In terms of what location can offers brands, I think this will increase with time and new developments in tools and functionality. At the moment, location’s a fairly separate aspect to social media activity, homed in its entirety on a lone platform (Foursquare) or hidden in iPhone app tabs and busy news feeds (Facebook Places). If Facebook were to put a leader board at the top of every user’s profile page showing the places they’ve visited the most or most recently, there would suddenly be a permanent, prominent place for a brand’s name to be championed to a user’s private network. I think that’s when critical mass will pick up location more and people’s inclination to check-in at locations will increase. Then brands can start promoting themselves to more people at a louder volume.
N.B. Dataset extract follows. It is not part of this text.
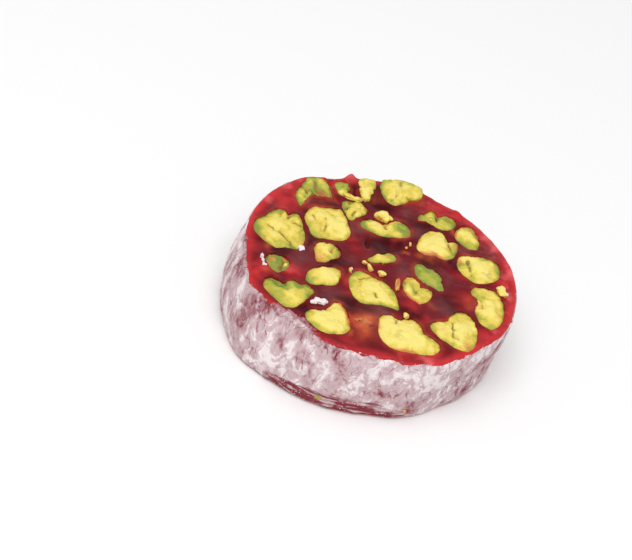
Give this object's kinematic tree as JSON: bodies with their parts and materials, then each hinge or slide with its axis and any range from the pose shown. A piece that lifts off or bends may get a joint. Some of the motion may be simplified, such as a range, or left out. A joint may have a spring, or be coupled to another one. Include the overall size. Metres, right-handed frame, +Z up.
{
  "type": "turkish delight slice",
  "caption": "Flat round slice of red fruit jelly roll with whole pistachio kernels showing at both cuts and a powdered side.",
  "frame": {"origin": "on the flat lower cut, near the middle of the slice", "axes": "+Z up from the lower cut to the upper cut, which shows the larger kernels; +X to the right and +Y away from the viewer when the slice is seen as in the picture"},
  "size_m": [0.0516, 0.0511, 0.0158],
  "materials": {
    "jelly": "glossy, translucent deep red",
    "pistachio": "satin, yellow to olive green",
    "powder": "matt white sugar and starch powder"
  },
  "bodies": {
    "root": {"delight": "jelly", "pistachio_01": "pistachio", "pistachio_02": "pistachio", "pistachio_03": "pistachio", "pistachio_04": "pistachio", "pistachio_05": "pistachio", "pistachio_06": "pistachio", "pistachio_07": "pistachio", "pistachio_08": "pistachio", "pistachio_09": "pistachio", "pistachio_10": "pistachio", "pistachio_11": "pistachio", "pistachio_12": "pistachio", "pistachio_13": "pistachio", "pistachio_14": "pistachio", "pistachio_15": "pistachio", "pistachio_16": "pistachio", "pistachio_17": "pistachio", "pistachio_18": "pistachio", "pistachio_19": "pistachio", "pistachio_20": "pistachio", "pistachio_21": "pistachio", "pistachio_22": "pistachio", "pistachio_23": "pistachio", "pistachio_24": "pistachio", "pistachio_25": "pistachio", "pistachio_26": "pistachio", "pistachio_27": "pistachio", "pistachio_28": "pistachio", "pistachio_29": "pistachio", "pistachio_30": "pistachio", "pistachio_31": "pistachio", "pistachio_32": "pistachio", "pistachio_33": "pistachio", "pistachio_34": "pistachio", "pistachio_35": "pistachio", "pistachio_36": "pistachio", "pistachio_37": "pistachio", "pistachio_38": "pistachio"}
  },
  "joints": []
}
I’m certainly seeing some drip-through from my colleagues and techie friends (as you’d expect) using location based applications, to my school friends who don’t work in the industry.
For them it seems to be a rather practical device, allowing them to let key friends know where they are at any time (usually the pub).
The thing that is holding massive growth is confusion in my eyes. One friend frequents a certain pub, on an almost daily basis (yes we have talked to him about it). Nowadays he happily checks-in on Facebook to let his friends know he is holding fort as per usual. He became increasingly frustrated, however, that he hadn’t “become mayor yet” and looked dejected when I told him he needed to download Foursquare.
It is great to have competition with very different service offerings in the LBS arena but I feel it’s one of the main things holding it back. It seems all too easy to talk about it from a marketing point of view, but we really need to consider the regular, less digitally-savvy users.
Ultimately Location Based Services appear to be on a knife’s edge, it could go either way. All four of our team believe that there is scope for them to continue but to what degree and will it be in the same form? The answer to the former is probably little and the answer to the latter is almost certainly no… but until then there is still some fun to be had with these services both on a personal level and for brands.